A large market is held every Tuesday; the market-house is extensive, and there are stores for grain, &c.; considerable fairs are held on the second Tuesday in each month, except May and October, when they take place on the 25th. A court for the manor of Pellipar is held in the court-house at Dungiven, every third Thursday, for the recovery of debts under 40s.; its jurisdiction extends into the parishes of Dungiven, Banagher, Ballynascreen, and Upper and Lower Cumber. Petty sessions are likewise held monthly in the court-house. Here is a constabulary police station; adjoining the market-house is the barrack store. The gentlemen's residences are Pellipar House, that of R. Ogilby, Esq.; the Cottage, of R. Leslie Ogilby, Esq.; and Roe Lodge, of M. King, Esq.

The living is a vicarage, in the diocese of Derry, and in the patronage of the impropriator, Robert Ogilby, Esq., lessee of the manor of Pellipar under the Skinners' Company, to whom the entire tithes, amounting to £480. 14. 8., are payable; it is usually held in connection with Banagher. The glebe townland of Tirmeal comprises 654a. 2r. 17., of which 89 are mountain and bog. The church is a commodious cruciform edifice of hewn freestone, built in 1817 (on the site of a former one erected in 1711), at a cost of £1460, of which £1200 was a loan from the late Board of First Fruits.

In the R. C. divisions this parish is the head of a union or district, comprising Dungiven and parts of Banaglier and Bovevagh; the chapel is a large building in the town. At Scriggan is a Presbyterian meeting-house, in connection with the Synod of Ulster; and one is in course of erection at Dungiven, in connection with the Seceding Synod. The male and female parochial schools are situated on the glebe of Tirmeal, and are aided by the vicar, who also contributes principally to the support of a school at Gortnacross; a school at Ballymacallion is endowed with an acre of land by the Marquess of Waterford; and in the town are a school built and supported by R. Ogilby, Esq., and a female work school supported by the vicar and his lady. In these schools about 190 boys and 90 girls are taught; and there are five private schools, in which are about 200 boys and 80 girls, and four Sunday schools. An excellent dispensary is supported in the usual manner.

The interesting remains of the abbey church occupy a remarkably picturesque situation, on a rock 200 feet in perpendicular height above the river Roe; they consist of the side walls of the nave and chancel, which are nearly entire, with the gable of the latter, in which, within a circular arch resting on corbels and cylindrical pillars, are two narrow lancet-shaped windows, with a niche on each side and a square-headed window above. The nave is separated from the chancel by a lofty circular arch, and has on the north side a low doorway of corresponding style; it was lighted by a window ornamented with tracery, in good preservation. Under a beautifully ornamented arch in the chancel is an altar-tomb, bearing a recumbent effigy of an armed warrior, said to be one of the O'Cahans; the stones in front are ornamented with figures of armed knights, sculptured in relief, in niches. The remains of the abbey have from time to time been removed, and the capitals, pillars, mullions, &c., may be seen in the churchyard, forming boundaries round the graves or head-stones.

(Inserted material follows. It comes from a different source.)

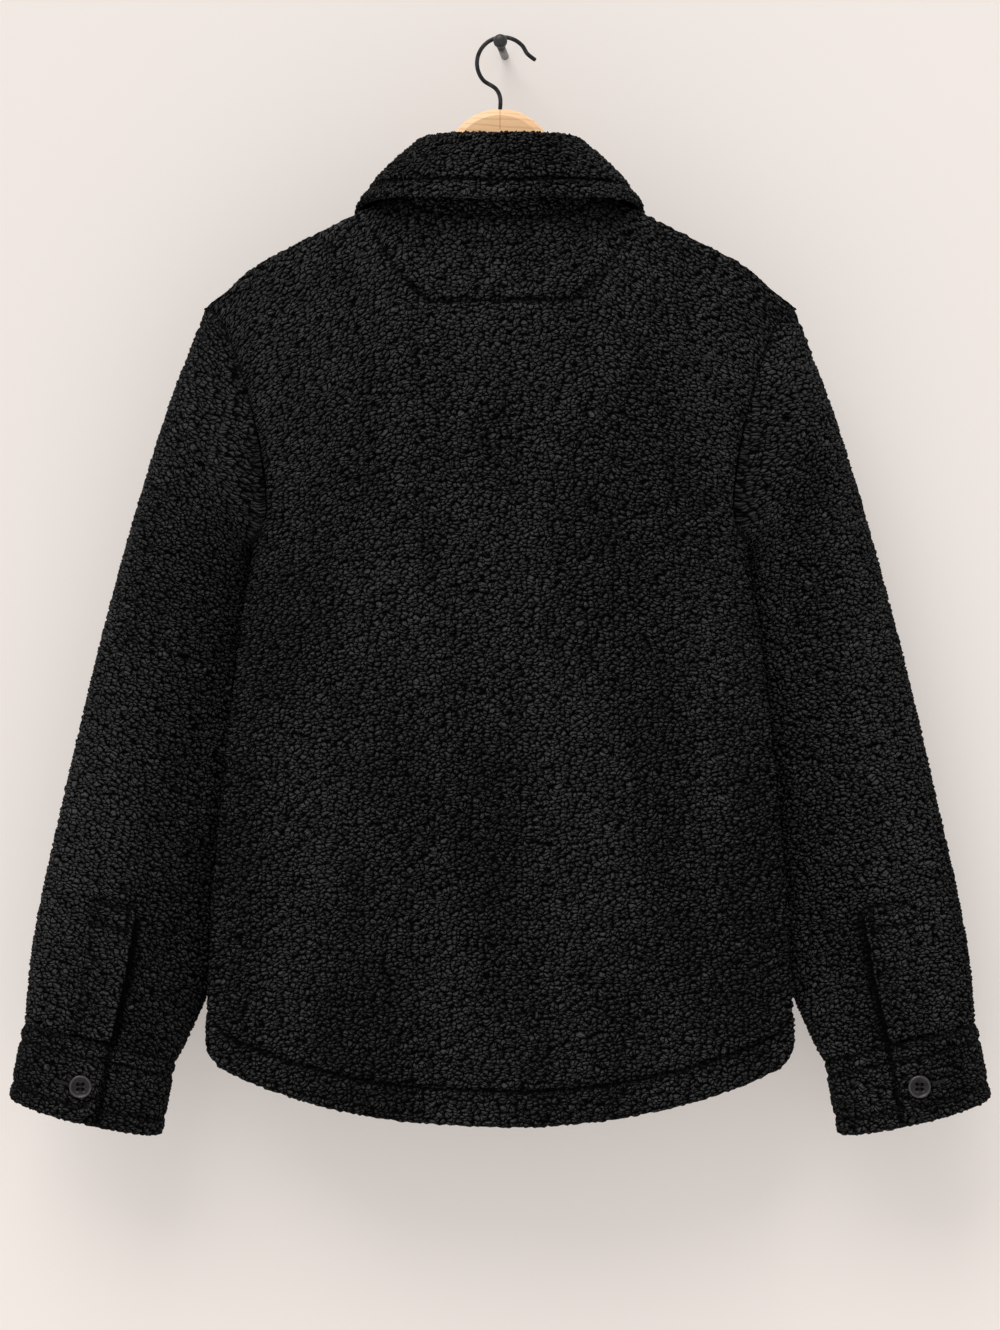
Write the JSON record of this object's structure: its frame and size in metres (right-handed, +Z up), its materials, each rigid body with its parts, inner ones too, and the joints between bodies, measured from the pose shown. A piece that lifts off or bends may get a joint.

Adjoining the town are extensive ruins of a castle and bawn, built in 1618, by the Skinners' Company. A lofty stone stands near the old church, set up as the record of an ecclesiastical assembly held here in 590, at which St. Columbkill was present. Near the river Roe is Tubber-Phadrig, or St. Patrick's fountain; and a single stone, in the bed of the river, exists, around which the people assemble on certain days. There are many raths or forts in different parts of the parish: celts of stone and bronze, spear-heads, and Roman coins and other antiquities have been discovered, and are in the possession of R. L. Ogilby and M. Ross, Esqrs.